• **Items**:
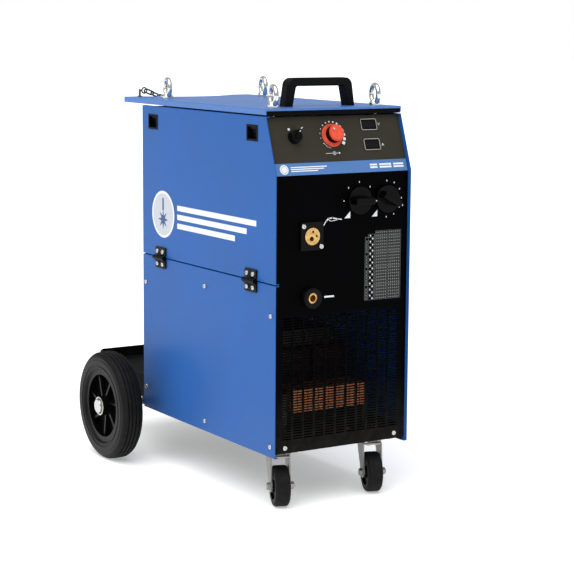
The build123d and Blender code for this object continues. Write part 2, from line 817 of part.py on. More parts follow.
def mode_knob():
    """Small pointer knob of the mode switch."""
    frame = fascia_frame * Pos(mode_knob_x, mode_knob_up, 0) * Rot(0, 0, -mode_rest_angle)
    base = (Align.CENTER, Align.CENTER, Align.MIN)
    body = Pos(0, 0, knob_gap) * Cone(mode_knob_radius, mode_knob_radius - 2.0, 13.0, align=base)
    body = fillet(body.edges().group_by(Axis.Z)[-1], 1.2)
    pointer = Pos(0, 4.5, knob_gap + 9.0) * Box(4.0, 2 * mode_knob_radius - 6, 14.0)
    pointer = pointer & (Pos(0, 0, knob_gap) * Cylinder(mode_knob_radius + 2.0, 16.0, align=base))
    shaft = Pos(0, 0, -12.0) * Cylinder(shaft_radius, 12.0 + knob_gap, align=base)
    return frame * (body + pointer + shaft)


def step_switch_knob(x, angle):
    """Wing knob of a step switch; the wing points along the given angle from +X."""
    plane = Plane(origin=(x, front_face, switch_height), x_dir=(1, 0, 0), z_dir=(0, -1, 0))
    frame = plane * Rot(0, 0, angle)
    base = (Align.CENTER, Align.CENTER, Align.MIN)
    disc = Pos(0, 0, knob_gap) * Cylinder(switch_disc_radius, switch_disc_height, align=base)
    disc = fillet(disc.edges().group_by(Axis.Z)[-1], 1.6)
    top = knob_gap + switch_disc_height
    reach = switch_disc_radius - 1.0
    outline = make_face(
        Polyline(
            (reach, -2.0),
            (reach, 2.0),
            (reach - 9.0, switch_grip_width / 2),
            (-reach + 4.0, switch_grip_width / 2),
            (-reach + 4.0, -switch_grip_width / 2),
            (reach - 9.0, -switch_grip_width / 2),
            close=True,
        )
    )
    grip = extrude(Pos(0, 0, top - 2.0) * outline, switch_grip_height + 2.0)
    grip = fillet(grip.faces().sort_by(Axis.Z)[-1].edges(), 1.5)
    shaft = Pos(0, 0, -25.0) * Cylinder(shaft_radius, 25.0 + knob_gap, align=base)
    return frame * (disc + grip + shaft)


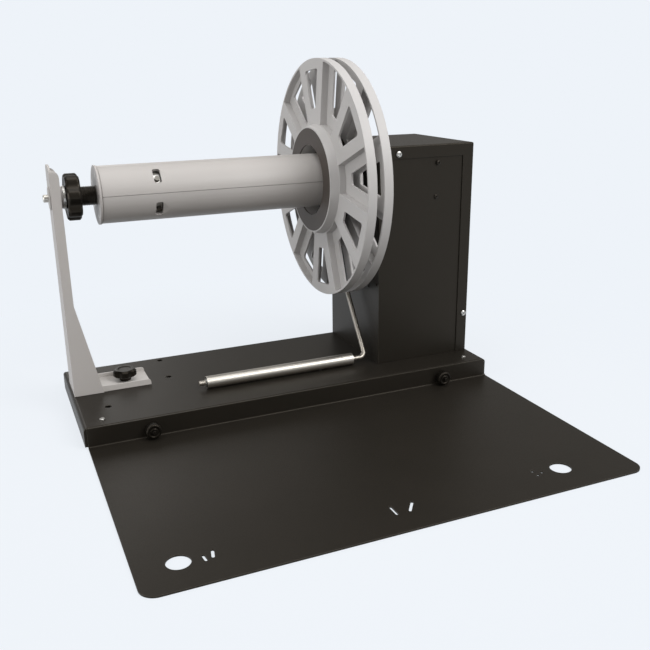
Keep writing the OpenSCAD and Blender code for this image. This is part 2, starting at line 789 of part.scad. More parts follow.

• **Set exercise**: Repeat all the records. Match each line exactly.

• **Answer to the exercise**:
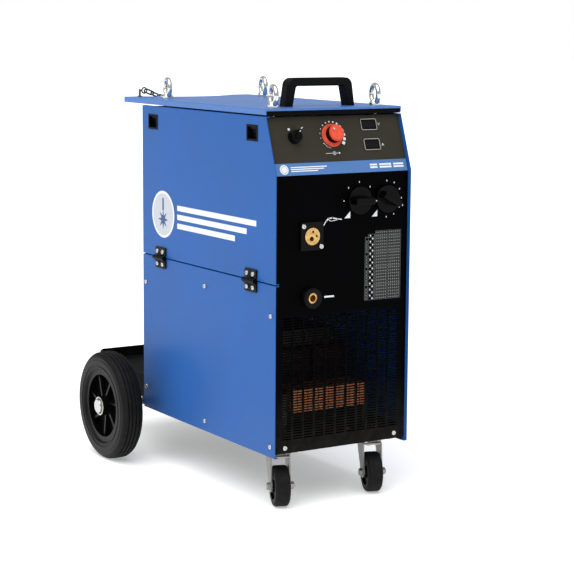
The build123d and Blender code for this object continues. Write part 2, from line 817 of part.py on. More parts follow.
def mode_knob():
    """Small pointer knob of the mode switch."""
    frame = fascia_frame * Pos(mode_knob_x, mode_knob_up, 0) * Rot(0, 0, -mode_rest_angle)
    base = (Align.CENTER, Align.CENTER, Align.MIN)
    body = Pos(0, 0, knob_gap) * Cone(mode_knob_radius, mode_knob_radius - 2.0, 13.0, align=base)
    body = fillet(body.edges().group_by(Axis.Z)[-1], 1.2)
    pointer = Pos(0, 4.5, knob_gap + 9.0) * Box(4.0, 2 * mode_knob_radius - 6, 14.0)
    pointer = pointer & (Pos(0, 0, knob_gap) * Cylinder(mode_knob_radius + 2.0, 16.0, align=base))
    shaft = Pos(0, 0, -12.0) * Cylinder(shaft_radius, 12.0 + knob_gap, align=base)
    return frame * (body + pointer + shaft)


def step_switch_knob(x, angle):
    """Wing knob of a step switch; the wing points along the given angle from +X."""
    plane = Plane(origin=(x, front_face, switch_height), x_dir=(1, 0, 0), z_dir=(0, -1, 0))
    frame = plane * Rot(0, 0, angle)
    base = (Align.CENTER, Align.CENTER, Align.MIN)
    disc = Pos(0, 0, knob_gap) * Cylinder(switch_disc_radius, switch_disc_height, align=base)
    disc = fillet(disc.edges().group_by(Axis.Z)[-1], 1.6)
    top = knob_gap + switch_disc_height
    reach = switch_disc_radius - 1.0
    outline = make_face(
        Polyline(
            (reach, -2.0),
            (reach, 2.0),
            (reach - 9.0, switch_grip_width / 2),
            (-reach + 4.0, switch_grip_width / 2),
            (-reach + 4.0, -switch_grip_width / 2),
            (reach - 9.0, -switch_grip_width / 2),
            close=True,
        )
    )
    grip = extrude(Pos(0, 0, top - 2.0) * outline, switch_grip_height + 2.0)
    grip = fillet(grip.faces().sort_by(Axis.Z)[-1].edges(), 1.5)
    shaft = Pos(0, 0, -25.0) * Cylinder(shaft_radius, 25.0 + knob_gap, align=base)
    return frame * (disc + grip + shaft)


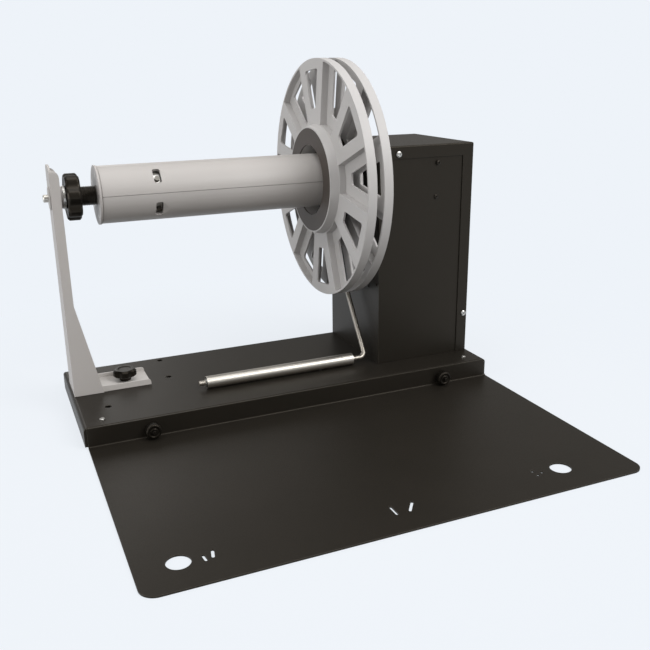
Keep writing the OpenSCAD and Blender code for this image. This is part 2, starting at line 789 of part.scad. More parts follow.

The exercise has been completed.